# [DO THIS]
Would you copy out the whole listing exactly as given?

# [INPUT ROWS]

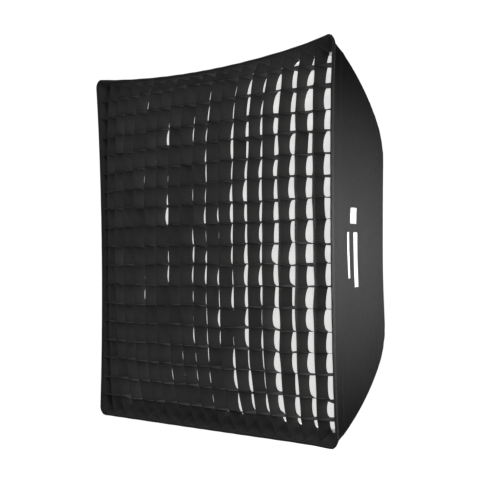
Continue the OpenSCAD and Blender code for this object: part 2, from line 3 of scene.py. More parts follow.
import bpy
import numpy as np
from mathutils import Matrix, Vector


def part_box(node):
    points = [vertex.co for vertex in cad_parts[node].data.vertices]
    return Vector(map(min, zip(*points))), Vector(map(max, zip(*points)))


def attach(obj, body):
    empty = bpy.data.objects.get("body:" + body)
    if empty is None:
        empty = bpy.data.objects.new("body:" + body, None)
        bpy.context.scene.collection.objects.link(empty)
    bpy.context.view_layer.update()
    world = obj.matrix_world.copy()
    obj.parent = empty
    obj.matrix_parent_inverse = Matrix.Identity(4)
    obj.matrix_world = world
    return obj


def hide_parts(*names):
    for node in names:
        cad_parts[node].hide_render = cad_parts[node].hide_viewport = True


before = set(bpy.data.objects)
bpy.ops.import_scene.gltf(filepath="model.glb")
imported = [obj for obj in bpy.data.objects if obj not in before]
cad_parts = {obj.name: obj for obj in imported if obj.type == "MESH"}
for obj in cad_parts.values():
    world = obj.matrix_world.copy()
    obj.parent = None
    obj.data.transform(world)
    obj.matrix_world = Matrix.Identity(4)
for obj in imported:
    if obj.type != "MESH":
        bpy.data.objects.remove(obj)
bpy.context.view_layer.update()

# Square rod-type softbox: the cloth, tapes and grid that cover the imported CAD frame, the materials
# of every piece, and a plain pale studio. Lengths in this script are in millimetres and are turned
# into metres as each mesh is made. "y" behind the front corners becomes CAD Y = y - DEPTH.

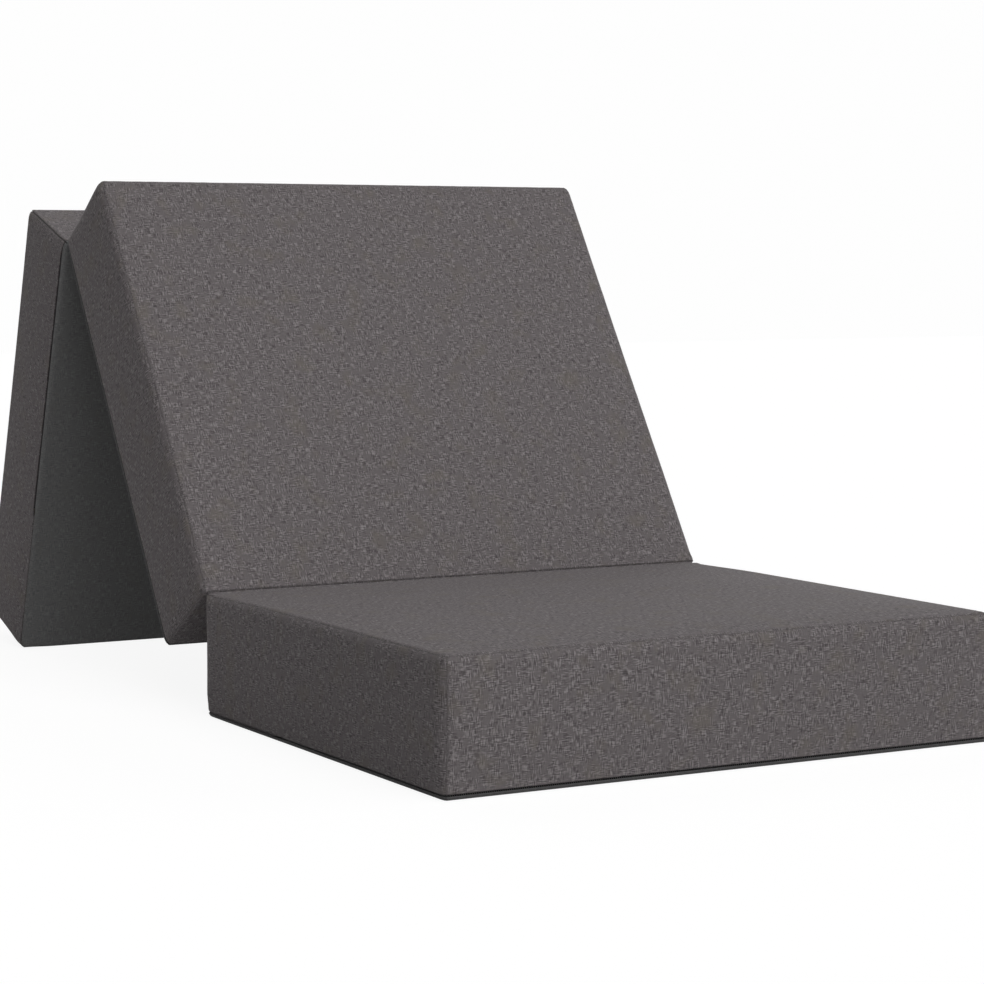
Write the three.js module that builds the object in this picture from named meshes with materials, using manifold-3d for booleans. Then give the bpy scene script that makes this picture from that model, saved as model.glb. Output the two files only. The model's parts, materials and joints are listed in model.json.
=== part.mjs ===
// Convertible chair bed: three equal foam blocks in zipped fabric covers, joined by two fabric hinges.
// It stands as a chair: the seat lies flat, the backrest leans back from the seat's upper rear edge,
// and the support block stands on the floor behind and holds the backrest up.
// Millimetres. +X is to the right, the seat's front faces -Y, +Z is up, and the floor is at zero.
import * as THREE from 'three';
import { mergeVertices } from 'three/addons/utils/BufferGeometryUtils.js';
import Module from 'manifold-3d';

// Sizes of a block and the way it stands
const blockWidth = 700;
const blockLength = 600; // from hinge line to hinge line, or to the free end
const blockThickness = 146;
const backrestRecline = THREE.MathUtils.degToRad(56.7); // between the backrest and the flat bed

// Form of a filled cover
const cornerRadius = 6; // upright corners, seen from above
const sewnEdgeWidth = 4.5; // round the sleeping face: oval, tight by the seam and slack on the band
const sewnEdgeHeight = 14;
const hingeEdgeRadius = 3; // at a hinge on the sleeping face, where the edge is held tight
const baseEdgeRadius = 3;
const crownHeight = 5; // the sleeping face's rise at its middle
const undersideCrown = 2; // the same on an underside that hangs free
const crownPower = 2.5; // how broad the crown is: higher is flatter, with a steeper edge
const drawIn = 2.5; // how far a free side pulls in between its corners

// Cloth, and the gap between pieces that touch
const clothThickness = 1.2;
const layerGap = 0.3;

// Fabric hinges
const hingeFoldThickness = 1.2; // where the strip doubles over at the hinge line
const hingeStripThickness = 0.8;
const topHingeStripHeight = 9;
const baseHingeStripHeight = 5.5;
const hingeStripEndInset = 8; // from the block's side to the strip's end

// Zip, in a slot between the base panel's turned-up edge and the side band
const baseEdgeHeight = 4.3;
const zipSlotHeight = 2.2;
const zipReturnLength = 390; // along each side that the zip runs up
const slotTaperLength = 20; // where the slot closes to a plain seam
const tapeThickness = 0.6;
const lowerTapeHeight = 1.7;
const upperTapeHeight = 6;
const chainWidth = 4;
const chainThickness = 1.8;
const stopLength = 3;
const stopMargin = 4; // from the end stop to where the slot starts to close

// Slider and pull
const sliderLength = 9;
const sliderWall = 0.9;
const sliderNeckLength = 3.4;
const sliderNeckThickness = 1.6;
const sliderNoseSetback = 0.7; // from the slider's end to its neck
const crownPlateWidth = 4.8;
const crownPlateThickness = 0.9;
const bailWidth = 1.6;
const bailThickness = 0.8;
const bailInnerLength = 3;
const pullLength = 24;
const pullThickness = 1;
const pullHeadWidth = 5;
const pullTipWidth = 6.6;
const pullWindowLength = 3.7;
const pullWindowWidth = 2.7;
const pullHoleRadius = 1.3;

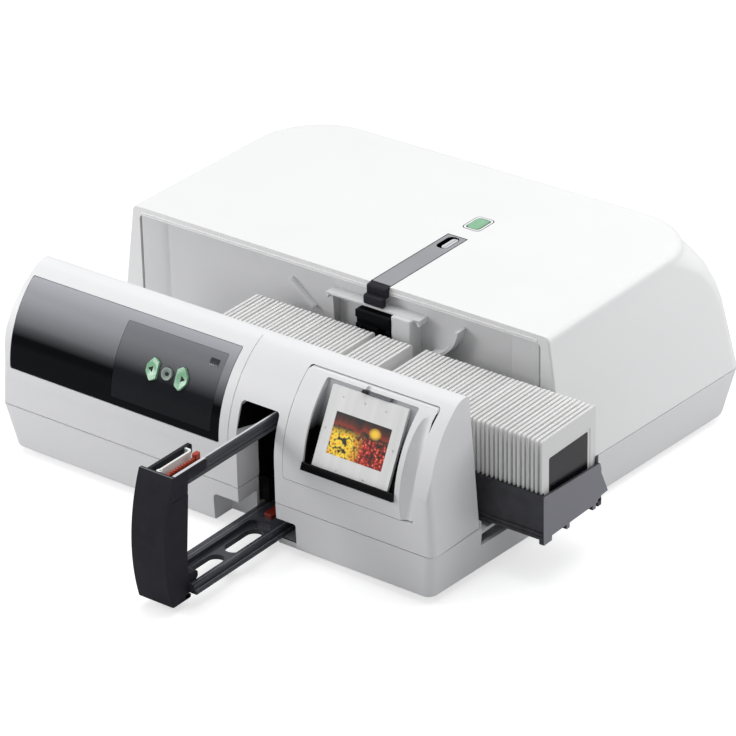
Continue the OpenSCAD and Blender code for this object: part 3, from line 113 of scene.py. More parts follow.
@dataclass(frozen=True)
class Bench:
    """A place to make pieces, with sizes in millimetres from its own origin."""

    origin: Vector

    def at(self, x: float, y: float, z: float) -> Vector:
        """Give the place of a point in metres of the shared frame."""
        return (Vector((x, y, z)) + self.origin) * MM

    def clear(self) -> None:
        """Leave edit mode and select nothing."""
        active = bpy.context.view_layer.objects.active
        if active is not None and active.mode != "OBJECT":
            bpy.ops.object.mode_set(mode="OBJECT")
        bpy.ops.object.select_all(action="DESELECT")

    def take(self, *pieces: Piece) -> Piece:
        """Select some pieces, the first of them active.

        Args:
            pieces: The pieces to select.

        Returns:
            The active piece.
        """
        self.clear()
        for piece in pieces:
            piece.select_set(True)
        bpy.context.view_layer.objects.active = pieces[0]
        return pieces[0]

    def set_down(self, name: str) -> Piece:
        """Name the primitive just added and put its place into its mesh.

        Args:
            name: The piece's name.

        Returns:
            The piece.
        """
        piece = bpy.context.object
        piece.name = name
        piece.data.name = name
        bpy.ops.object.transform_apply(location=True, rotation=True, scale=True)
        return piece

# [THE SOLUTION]
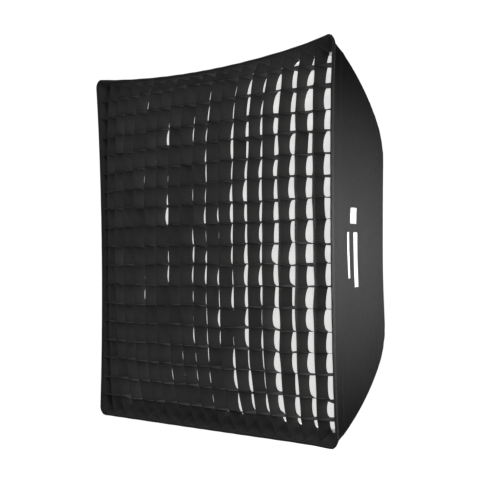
Continue the OpenSCAD and Blender code for this object: part 2, from line 3 of scene.py. More parts follow.
import bpy
import numpy as np
from mathutils import Matrix, Vector


def part_box(node):
    points = [vertex.co for vertex in cad_parts[node].data.vertices]
    return Vector(map(min, zip(*points))), Vector(map(max, zip(*points)))


def attach(obj, body):
    empty = bpy.data.objects.get("body:" + body)
    if empty is None:
        empty = bpy.data.objects.new("body:" + body, None)
        bpy.context.scene.collection.objects.link(empty)
    bpy.context.view_layer.update()
    world = obj.matrix_world.copy()
    obj.parent = empty
    obj.matrix_parent_inverse = Matrix.Identity(4)
    obj.matrix_world = world
    return obj


def hide_parts(*names):
    for node in names:
        cad_parts[node].hide_render = cad_parts[node].hide_viewport = True


before = set(bpy.data.objects)
bpy.ops.import_scene.gltf(filepath="model.glb")
imported = [obj for obj in bpy.data.objects if obj not in before]
cad_parts = {obj.name: obj for obj in imported if obj.type == "MESH"}
for obj in cad_parts.values():
    world = obj.matrix_world.copy()
    obj.parent = None
    obj.data.transform(world)
    obj.matrix_world = Matrix.Identity(4)
for obj in imported:
    if obj.type != "MESH":
        bpy.data.objects.remove(obj)
bpy.context.view_layer.update()

# Square rod-type softbox: the cloth, tapes and grid that cover the imported CAD frame, the materials
# of every piece, and a plain pale studio. Lengths in this script are in millimetres and are turned
# into metres as each mesh is made. "y" behind the front corners becomes CAD Y = y - DEPTH.

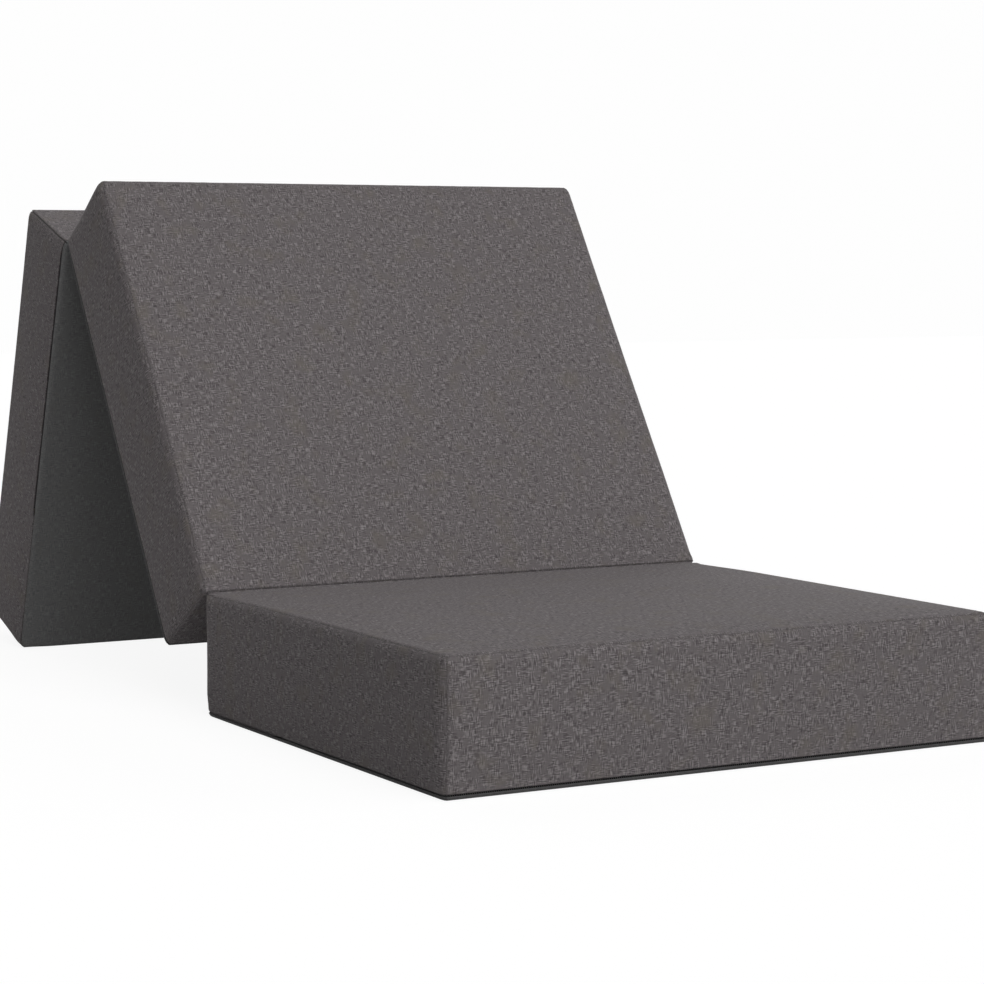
Write the three.js module that builds the object in this picture from named meshes with materials, using manifold-3d for booleans. Then give the bpy scene script that makes this picture from that model, saved as model.glb. Output the two files only. The model's parts, materials and joints are listed in model.json.
=== part.mjs ===
// Convertible chair bed: three equal foam blocks in zipped fabric covers, joined by two fabric hinges.
// It stands as a chair: the seat lies flat, the backrest leans back from the seat's upper rear edge,
// and the support block stands on the floor behind and holds the backrest up.
// Millimetres. +X is to the right, the seat's front faces -Y, +Z is up, and the floor is at zero.
import * as THREE from 'three';
import { mergeVertices } from 'three/addons/utils/BufferGeometryUtils.js';
import Module from 'manifold-3d';

// Sizes of a block and the way it stands
const blockWidth = 700;
const blockLength = 600; // from hinge line to hinge line, or to the free end
const blockThickness = 146;
const backrestRecline = THREE.MathUtils.degToRad(56.7); // between the backrest and the flat bed

// Form of a filled cover
const cornerRadius = 6; // upright corners, seen from above
const sewnEdgeWidth = 4.5; // round the sleeping face: oval, tight by the seam and slack on the band
const sewnEdgeHeight = 14;
const hingeEdgeRadius = 3; // at a hinge on the sleeping face, where the edge is held tight
const baseEdgeRadius = 3;
const crownHeight = 5; // the sleeping face's rise at its middle
const undersideCrown = 2; // the same on an underside that hangs free
const crownPower = 2.5; // how broad the crown is: higher is flatter, with a steeper edge
const drawIn = 2.5; // how far a free side pulls in between its corners

// Cloth, and the gap between pieces that touch
const clothThickness = 1.2;
const layerGap = 0.3;

// Fabric hinges
const hingeFoldThickness = 1.2; // where the strip doubles over at the hinge line
const hingeStripThickness = 0.8;
const topHingeStripHeight = 9;
const baseHingeStripHeight = 5.5;
const hingeStripEndInset = 8; // from the block's side to the strip's end

// Zip, in a slot between the base panel's turned-up edge and the side band
const baseEdgeHeight = 4.3;
const zipSlotHeight = 2.2;
const zipReturnLength = 390; // along each side that the zip runs up
const slotTaperLength = 20; // where the slot closes to a plain seam
const tapeThickness = 0.6;
const lowerTapeHeight = 1.7;
const upperTapeHeight = 6;
const chainWidth = 4;
const chainThickness = 1.8;
const stopLength = 3;
const stopMargin = 4; // from the end stop to where the slot starts to close

// Slider and pull
const sliderLength = 9;
const sliderWall = 0.9;
const sliderNeckLength = 3.4;
const sliderNeckThickness = 1.6;
const sliderNoseSetback = 0.7; // from the slider's end to its neck
const crownPlateWidth = 4.8;
const crownPlateThickness = 0.9;
const bailWidth = 1.6;
const bailThickness = 0.8;
const bailInnerLength = 3;
const pullLength = 24;
const pullThickness = 1;
const pullHeadWidth = 5;
const pullTipWidth = 6.6;
const pullWindowLength = 3.7;
const pullWindowWidth = 2.7;
const pullHoleRadius = 1.3;

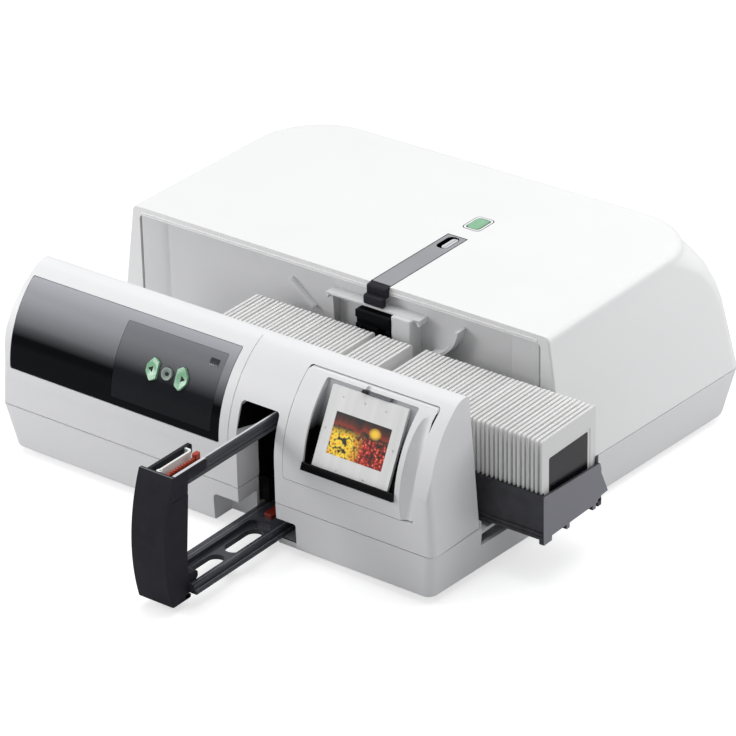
Continue the OpenSCAD and Blender code for this object: part 3, from line 113 of scene.py. More parts follow.
@dataclass(frozen=True)
class Bench:
    """A place to make pieces, with sizes in millimetres from its own origin."""

    origin: Vector

    def at(self, x: float, y: float, z: float) -> Vector:
        """Give the place of a point in metres of the shared frame."""
        return (Vector((x, y, z)) + self.origin) * MM

    def clear(self) -> None:
        """Leave edit mode and select nothing."""
        active = bpy.context.view_layer.objects.active
        if active is not None and active.mode != "OBJECT":
            bpy.ops.object.mode_set(mode="OBJECT")
        bpy.ops.object.select_all(action="DESELECT")

    def take(self, *pieces: Piece) -> Piece:
        """Select some pieces, the first of them active.

        Args:
            pieces: The pieces to select.

        Returns:
            The active piece.
        """
        self.clear()
        for piece in pieces:
            piece.select_set(True)
        bpy.context.view_layer.objects.active = pieces[0]
        return pieces[0]

    def set_down(self, name: str) -> Piece:
        """Name the primitive just added and put its place into its mesh.

        Args:
            name: The piece's name.

        Returns:
            The piece.
        """
        piece = bpy.context.object
        piece.name = name
        piece.data.name = name
        bpy.ops.object.transform_apply(location=True, rotation=True, scale=True)
        return piece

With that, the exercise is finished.